DATA SECTION.
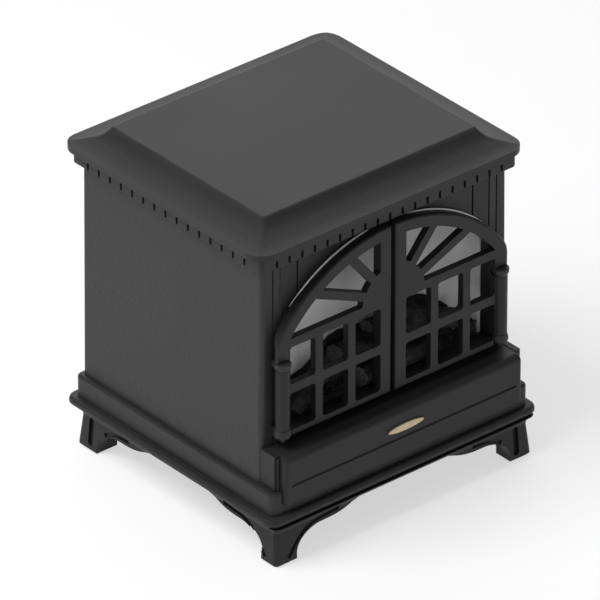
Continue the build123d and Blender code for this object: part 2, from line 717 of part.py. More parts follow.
with BuildPart() as spindle_motor:
    rod_x(spindle_y, spindle_z, -86, -73, 9.0)
    block(-84, -75, spindle_y - 7, spindle_y + 7, tray_top, spindle_z - 4)
    rod_x(spindle_y, spindle_z, -76, -72, shaft_radius + running_gap, Mode.SUBTRACT)
save(spindle_motor, "spindle_motor")

with BuildPart() as spindle_bearing:
    block(66.4, 70.4, spindle_y - 5, spindle_y + 5, tray_top, spindle_z + 5)
    rod_x(spindle_y, spindle_z, 60, 75, shaft_radius + running_gap, Mode.SUBTRACT)
save(spindle_bearing, "spindle_bearing")

# ---------------------------------------------------------------- fan, scroll, duct and heating element
blade_count = 20
with BuildPart() as fan_impeller:
    rod_x(fan_y, fan_z, scroll_left + 0.4, 52, shaft_radius)
    for disc_x in (fan_left, (fan_left + fan_right) / 2, fan_right):
        rod_x(fan_y, fan_z, disc_x - 0.7, disc_x + 0.7, fan_radius)
    with Locations(Plane(origin=((fan_left + fan_right) / 2, fan_y, fan_z), z_dir=(1, 0, 0))):
        with PolarLocations(fan_radius - 2.4, blade_count):
            Box(4.2, 0.9, fan_right - fan_left, rotation=(0, 0, 28))
save(fan_impeller, "fan_impeller")


def scroll_profile(radius, low, high, front):
    """Fan casing in section: a drum with a straight outlet running forwards from its top half."""
    with BuildSketch() as profile:
        with Locations((fan_y, fan_z)):
            Circle(radius)
        with Locations(((front + fan_y) / 2, (low + high) / 2)):
            Rectangle(fan_y - front, high - low)
    return profile.sketch


scroll_foot_top = fan_z - 18.4   # reaches into the drum's wall
with BuildPart() as fan_scroll:
    with BuildSketch(Plane.YZ.offset(scroll_left)):
        add(scroll_profile(
            scroll_radius + scroll_wall, duct_bottom - scroll_wall, duct_top + scroll_wall, duct_joint_y
        ))
    extrude(amount=scroll_right - scroll_left)
    with BuildSketch(Plane.YZ.offset(scroll_left + scroll_wall)):
        add(scroll_profile(scroll_radius, duct_bottom, duct_top, duct_joint_y - 1))
    extrude(amount=scroll_right - scroll_left - 2 * scroll_wall, mode=Mode.SUBTRACT)
    block(scroll_left + 4, scroll_right - 4, fan_y + 6, fan_y + 30, fan_z - 14, fan_z + 12, Mode.SUBTRACT)
    rod_x(fan_y, fan_z, -60, -50, 3.05, Mode.SUBTRACT)
    rod_x(fan_y, fan_z, 40, 50, 4.0, Mode.SUBTRACT)
    for leg_x in (scroll_left + 8, scroll_right - 8):
        for leg_y in (fan_y - 7, fan_y + 7):
            block(leg_x - 4, leg_x + 4, leg_y - 2, leg_y + 2, plinth_floor, scroll_foot_top)
    rod_x(fan_y, fan_z, scroll_left + scroll_wall, scroll_right - scroll_wall, scroll_radius, Mode.SUBTRACT)
save(fan_scroll, "fan_scroll")

with BuildPart() as fan_bush:
    rod_x(fan_y, fan_z, scroll_left - 2.5, scroll_left + scroll_wall + 0.4, 3.0)
    rod_x(fan_y, fan_z, scroll_left, scroll_left + 8, shaft_radius + running_gap, Mode.SUBTRACT)
save(fan_bush, "fan_bush")

with BuildPart() as fan_motor:
    rod_x(fan_y, fan_z, 47, 76, 14.5)
    rod_x(fan_y, fan_z, scroll_right + 0.1, 47, 7.0)
    block(58, 72, fan_y - 12, fan_y + 12, plinth_floor, fan_z - 8)
    rod_x(fan_y, fan_z, 44, 53, shaft_radius + running_gap, Mode.SUBTRACT)
save(fan_motor, "fan_motor")

with BuildPart() as outlet_duct:
    block(
        scroll_left, scroll_right, fascia_rear + 0.1, duct_joint_y - 0.1,
        duct_bottom - scroll_wall, duct_top + scroll_wall,
    )
    block(
        scroll_left + scroll_wall, scroll_right - scroll_wall, -80, 0, duct_bottom, duct_top, Mode.SUBTRACT
    )
    block(scroll_left + 4, scroll_left + 8, -50, -30, plinth_floor, duct_bottom - 1)
    block(scroll_right - 8, scroll_right - 4, -50, -30, plinth_floor, duct_bottom - 1)
save(outlet_duct, "outlet_duct")

heater_left, heater_right = scroll_left + 3, scroll_right - 3
with BuildPart() as heating_element:
    block(heater_left, heater_right, -48, -34, duct_bottom, duct_top)
    with Locations(((heater_left + heater_right) / 2, -41, (duct_bottom + duct_top) / 2)):
        with GridLocations(5.8, 1, 15, 1):
            Box(4.2, 20, duct_top - duct_bottom - 4, mode=Mode.SUBTRACT)
save(heating_element, "heating_element")

with BuildPart() as thermal_cutout:
    rod_z(-30, -10, duct_top + scroll_wall, duct_top + scroll_wall + 2.4, 7)
    rod_z(-30, -10, duct_top + scroll_wall, duct_top + scroll_wall + 3.4, 4.5)
save(thermal_cutout, "thermal_cutout")

# ---------------------------------------------------------------- electrics
with BuildPart() as control_board:
    block(-85.2, -83.6, 0, 60, 92, 150)
    for post_at_y in (6, 54):
        for post_at_z in (98, 144):
            rod_x(post_at_y, post_at_z, -inner_half_width + 0.05, -85.2, 2.5)
    block(-83.6, -71, 8, 26, 98, 116)
    block(-83.6, -76, 34, 52, 100, 110)
    block(-83.6, -80, 12, 48, 128, 134)
    rod_x(42, 120, -83.6, -72, 5)
save(control_board, "control_board")

with BuildPart() as tilt_switch:
    block(-78, -62, 58, 74, plinth_floor, 40)
    fillet(tilt_switch.edges().filter_by(Axis.Z), 2)
save(tilt_switch, "tilt_switch")

# ---------------------------------------------------------------- rear cover and controls
with BuildPart() as rear_cover:
    block(-79.7, 79.7, cover_front, cover_back, 52.8, 181.2)
    fillet(rear_cover.edges().filter_by(Axis.Y), 2)
    block(-70, 70, cover_front - 3, cover_front, 66, 67.6)
    block(-70, 70, cover_front - 3, cover_front, 170, 171.6)
    for column_x in (-42, 6):
        with Locations((column_x, (cover_front + cover_back) / 2, 98)):
            for row in range(-5, 6):
                with Locations((0, 0, row * 5.4)):
                    Box(40, 8, 2.6, mode=Mode.SUBTRACT)
    for switch_x in (heat_switch_x, flame_switch_x):
        block(switch_x - 6.5, switch_x + 6.5, 80, 90, switch_z - 9.8, switch_z + 9.8, Mode.SUBTRACT)
    rod_y(knob_x, switch_z, 78, 90, 5.0, Mode.SUBTRACT)
    block(inlet_x - 10.2, inlet_x + 10.2, 78, 90, inlet_z - 6.7, inlet_z + 6.7, Mode.SUBTRACT)
    for screw_x, screw_z in cover_screws_at:
        rod_y(screw_x, screw_z, 80, 90, 1.5, Mode.SUBTRACT)
save(rear_cover, "rear_cover")

with BuildPart() as cover_screws:
    for screw_x, screw_z in cover_screws_at:
        rod_y(screw_x, screw_z, 81.2, cover_back + 0.05, 1.3)
        rod_y(screw_x, screw_z, cover_back + 0.05, cover_back + 1.7, 2.6)
        slot_low, slot_high = screw_z - 0.35, screw_z + 0.35
        block(screw_x - 1.6, screw_x + 1.6, cover_back + 1.1, 90, slot_low, slot_high, Mode.SUBTRACT)
save(cover_screws, "cover_screws")

with BuildPart() as cap_screws:
    for screw_y in cap_screw_ys:
        for screw_x in (-cap_screw_x, cap_screw_x):
            rod_z(screw_x, screw_y, 187.6, 189.95, 3.0)
            rod_z(screw_x, screw_y, 189.95, cap_rim_bottom + 6.5, 1.4)
save(cap_screws, "cap_screws")

pivot_y = 81.6
for name, switch_x in (("heat", heat_switch_x), ("flame", flame_switch_x)):
    with BuildPart() as switch_body:
        block(switch_x - 6.3, switch_x + 6.3, 68, cover_back + 0.2, switch_z - 9.6, switch_z + 9.6)
        lip_left, lip_right = switch_x - 7.6, switch_x + 7.6
        block(lip_left, lip_right, cover_back + 0.05, cover_back + 1.4, switch_z - 11, switch_z + 11)
        block(switch_x - 4.6, switch_x + 4.6, 76, 90, switch_z - 7.8, switch_z + 7.8, Mode.SUBTRACT)
        rod_x(pivot_y, switch_z, switch_x - 5.7, switch_x + 5.7, 1.0, Mode.SUBTRACT)
        for terminal_z in (-5, 0, 5):
            blade_z = switch_z + terminal_z
            block(switch_x - 2, switch_x + 2, 62, 68, blade_z - 0.4, blade_z + 0.4)
    save(switch_body, f"{name}_switch_body")

    with BuildPart() as rocker:
        with Locations(Location((switch_x, pivot_y, switch_z), (-rocker_tilt, 0, 0))):
            Box(8.6, 5.4, 13.0, align=(Align.CENTER, Align.MIN, Align.CENTER))
            with Locations(Location((0, 5.4 + 21.0, 0), (0, 90, 0))):
                Cylinder(22.0, 12, mode=Mode.SUBTRACT)
        rod_x(pivot_y, switch_z, switch_x - 5.5, switch_x + 5.5, 0.92)
        rod_x(pivot_y, switch_z, switch_x - 4.3, switch_x + 4.3, 2.4)
    save(rocker, f"{name}_rocker")

with BuildPart() as thermostat_body:
    block(knob_x - 12, knob_x + 12, 66, 79, switch_z - 12, switch_z + 12)
    rod_y(knob_x, switch_z, 79, cover_back + 0.3, 4.8)
    rod_y(knob_x, switch_z, 72, 90, 3.0 + running_gap, Mode.SUBTRACT)
    for terminal_x in (-7, 7):
        blade_x = knob_x + terminal_x
        block(blade_x - 2.4, blade_x + 2.4, 60, 66, switch_z - 0.4, switch_z + 0.4)
save(thermostat_body, "thermostat_body")

with BuildPart() as thermostat_knob:
    rod_y(knob_x, switch_z, 72.5, 87, 3.0)
    rod_y(knob_x, switch_z, cover_back + 0.6, 93.4, 10.5)
    fillet(thermostat_knob.edges().filter_by(GeomType.CIRCLE).group_by(Axis.Y)[-1], 1.0)
    with Locations(Plane(origin=(knob_x, 91, switch_z), z_dir=(0, 1, 0))):
        with PolarLocations(11.2, 20):
            Cylinder(1.1, 8, mode=Mode.SUBTRACT)
    block(knob_x - 0.5, knob_x + 0.5, 92.8, 95, switch_z + 2, switch_z + 9, Mode.SUBTRACT)
save(thermostat_knob, "thermostat_knob")

with BuildPart() as mains_inlet:
    block(inlet_x - 10, inlet_x + 10, 66, cover_back + 0.1, inlet_z - 6.5, inlet_z + 6.5)
    block(inlet_x - 12, inlet_x + 12, cover_back + 0.05, cover_back + 1.6, inlet_z - 8.5, inlet_z + 8.5)
    fillet(mains_inlet.edges().filter_by(Axis.Y).group_by(Axis.X)[0], 2)
    fillet(mains_inlet.edges().filter_by(Axis.Y).group_by(Axis.X)[-1], 2)
    with BuildSketch(Plane.XZ.offset(-76)):
        with Locations((inlet_x, inlet_z)):
            SlotOverall(16.6, 9.6)
    extrude(amount=-14, mode=Mode.SUBTRACT)
    for pin_x in (-4.3, 4.3):
        rod_y(inlet_x + pin_x, inlet_z, 75, 84.4, 1.2)
        block(inlet_x + pin_x - 2, inlet_x + pin_x + 2, 60, 66, inlet_z - 0.4, inlet_z + 0.4)
save(mains_inlet, "mains_inlet")
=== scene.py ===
"""Tabletop electric fireplace: finishes, sculpted fire bed, studio floor, lights and camera."""

import json
import math
import random

import bmesh
import bpy
from mathutils import Matrix, Vector, noise

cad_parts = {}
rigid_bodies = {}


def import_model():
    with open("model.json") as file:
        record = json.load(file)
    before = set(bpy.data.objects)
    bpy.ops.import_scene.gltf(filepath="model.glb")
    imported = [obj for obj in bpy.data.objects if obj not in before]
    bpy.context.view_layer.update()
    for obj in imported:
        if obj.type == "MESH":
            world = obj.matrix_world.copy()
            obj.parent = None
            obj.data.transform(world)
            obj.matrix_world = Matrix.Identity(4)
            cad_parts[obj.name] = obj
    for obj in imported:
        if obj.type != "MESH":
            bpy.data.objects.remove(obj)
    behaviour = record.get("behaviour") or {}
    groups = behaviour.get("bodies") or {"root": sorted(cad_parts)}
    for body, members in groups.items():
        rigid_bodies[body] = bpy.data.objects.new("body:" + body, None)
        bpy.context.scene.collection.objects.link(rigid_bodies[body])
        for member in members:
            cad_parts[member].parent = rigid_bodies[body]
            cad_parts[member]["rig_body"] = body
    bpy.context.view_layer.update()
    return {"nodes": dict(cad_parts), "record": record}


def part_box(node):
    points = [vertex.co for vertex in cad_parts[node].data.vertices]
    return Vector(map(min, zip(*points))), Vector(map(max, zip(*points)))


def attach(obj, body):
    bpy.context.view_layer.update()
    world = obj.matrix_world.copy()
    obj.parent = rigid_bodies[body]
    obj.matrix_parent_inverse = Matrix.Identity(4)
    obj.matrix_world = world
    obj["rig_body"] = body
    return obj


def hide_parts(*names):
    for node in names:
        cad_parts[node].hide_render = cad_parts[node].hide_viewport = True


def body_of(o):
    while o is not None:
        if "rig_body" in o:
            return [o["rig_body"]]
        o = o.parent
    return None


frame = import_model()

MM = 0.001
random.seed(7)


# ---------------------------------------------------------------- material building
class Wire:
    """One value of a material: a shader socket that adds to and multiplies with others."""

    def __init__(self, recipe, socket):
        self.recipe = recipe
        self.socket = socket

    def __add__(self, other):
        return self.recipe.maths("ADD", self, other)

    def __radd__(self, other):
        return self.recipe.maths("ADD", other, self)

    def __mul__(self, other):
        return self.recipe.maths("MULTIPLY", self, other)

    def __rmul__(self, other):
        return self.recipe.maths("MULTIPLY", other, self)

    def ramp(self, low, high, start=0.0, end=1.0):
        """The value mapped from low..high onto start..end, and held there beyond it."""
        places = {"Value": self, "From Min": low, "From Max": high, "To Min": start, "To Max": end}
        return self.recipe.node("ShaderNodeMapRange", {"clamp": True}, places)

    def between(self, dark, light):
        """A colour that runs from dark to light as the value runs from 0 to 1."""
        places = {"Factor": self, "A": dark, "B": light}
        return self.recipe.node("ShaderNodeMix", {"data_type": "RGBA"}, places, "Result")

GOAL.
Beginning at the first line above, repeat exactly until the line containing "return profile.sketch", which is included.

RESULT FOR THIS TASK.
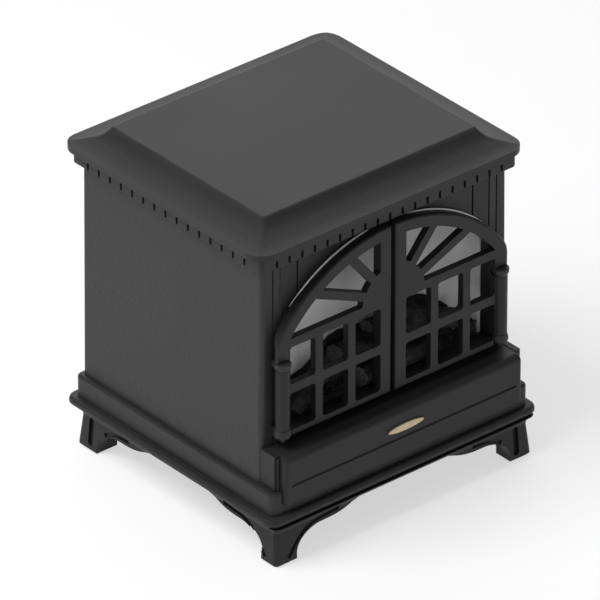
Continue the build123d and Blender code for this object: part 2, from line 717 of part.py. More parts follow.
with BuildPart() as spindle_motor:
    rod_x(spindle_y, spindle_z, -86, -73, 9.0)
    block(-84, -75, spindle_y - 7, spindle_y + 7, tray_top, spindle_z - 4)
    rod_x(spindle_y, spindle_z, -76, -72, shaft_radius + running_gap, Mode.SUBTRACT)
save(spindle_motor, "spindle_motor")

with BuildPart() as spindle_bearing:
    block(66.4, 70.4, spindle_y - 5, spindle_y + 5, tray_top, spindle_z + 5)
    rod_x(spindle_y, spindle_z, 60, 75, shaft_radius + running_gap, Mode.SUBTRACT)
save(spindle_bearing, "spindle_bearing")

# ---------------------------------------------------------------- fan, scroll, duct and heating element
blade_count = 20
with BuildPart() as fan_impeller:
    rod_x(fan_y, fan_z, scroll_left + 0.4, 52, shaft_radius)
    for disc_x in (fan_left, (fan_left + fan_right) / 2, fan_right):
        rod_x(fan_y, fan_z, disc_x - 0.7, disc_x + 0.7, fan_radius)
    with Locations(Plane(origin=((fan_left + fan_right) / 2, fan_y, fan_z), z_dir=(1, 0, 0))):
        with PolarLocations(fan_radius - 2.4, blade_count):
            Box(4.2, 0.9, fan_right - fan_left, rotation=(0, 0, 28))
save(fan_impeller, "fan_impeller")


def scroll_profile(radius, low, high, front):
    """Fan casing in section: a drum with a straight outlet running forwards from its top half."""
    with BuildSketch() as profile:
        with Locations((fan_y, fan_z)):
            Circle(radius)
        with Locations(((front + fan_y) / 2, (low + high) / 2)):
            Rectangle(fan_y - front, high - low)
    return profile.sketch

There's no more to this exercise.